In reality, the dispute is not between individual leaders, or over differences of opinion regarding slogans and proposals; rather it is the competition of two regional powers that have been unable to overcome their differences. Egypt and Iran have disagreed since the rise of Nasserism and the tide of Arab nationalism, which Iran saw as a challenge to its interests in the Gulf. Even after relations between Iran and Egypt improved during the era of the Shah and Sadat, Egypt – as a country and society – remained unable to communicate with Iran due to cultural differences, including language and religious practice, not to mention the geographic distance between the two countries.
In my opinion, the Iranian regime’s passion for the idea of normalizing relations with Egypt over the past few months has caused it to forget an important truth: that the obstacles to Egypt – Iranian relations reflect a lack of common interests. Tehran’s problem is that it wants Egypt to become another Syria, and it views Egypt like Hezbollah and Hamas, who supported Iran in return for assistance. The Iranian regime wants a follower that will support its ambitions; it did not realize that Egypt has its own interests. In addition to this, the Tehran regime is relying on the fact that it has been close to the Muslim Brotherhood organization since the revolution, and that it has relations with figures such as Kamal el-Helbawy or Fahmy Howeidy. However, it has forgotten that the Brotherhood is now in government, not an opposition group seeking external support, and therefore it seeks to put Egyptian interests first.
Moreover, the Iranians have forgotten that the second largest parliamentary force in Egypt – the Salafis – is against reconciliation. The Brotherhood has so far tried to avoid inciting its Salafi allies. In addition, the Brotherhood ultimately plays a leading religious (Sunni) role for the Arab and Islamic world, while the Iranians are perceived, rightly or wrongly, to represent the region’s Shiites.

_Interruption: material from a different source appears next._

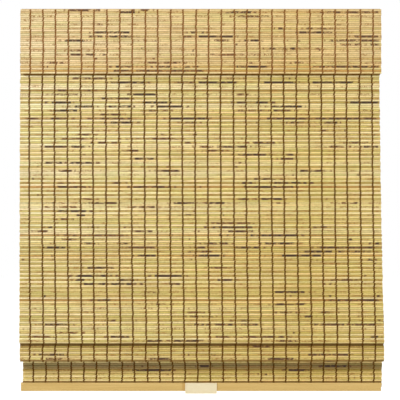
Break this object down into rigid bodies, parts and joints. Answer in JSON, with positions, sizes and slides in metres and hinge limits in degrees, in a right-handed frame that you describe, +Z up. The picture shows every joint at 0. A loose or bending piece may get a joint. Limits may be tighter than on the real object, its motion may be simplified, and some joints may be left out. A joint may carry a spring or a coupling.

In addition to this, Egypt today has strategic and business interests with neighboring countries like Saudi Arabia, exceeding even those under the previous Egyptian regime. These are more substantial than any justification for rapprochement with Tehran. Ultimately the new Egyptian regime, which rests on its political/religious legitimacy, finds itself in a state of competition or confrontation with the Iranian regime because they are fighting over a single source of legitimacy. As a result of the Iranian regime’s keenness to normalize relations with Egypt and because it wants to impose its political agenda, Tehran has failed to understand this.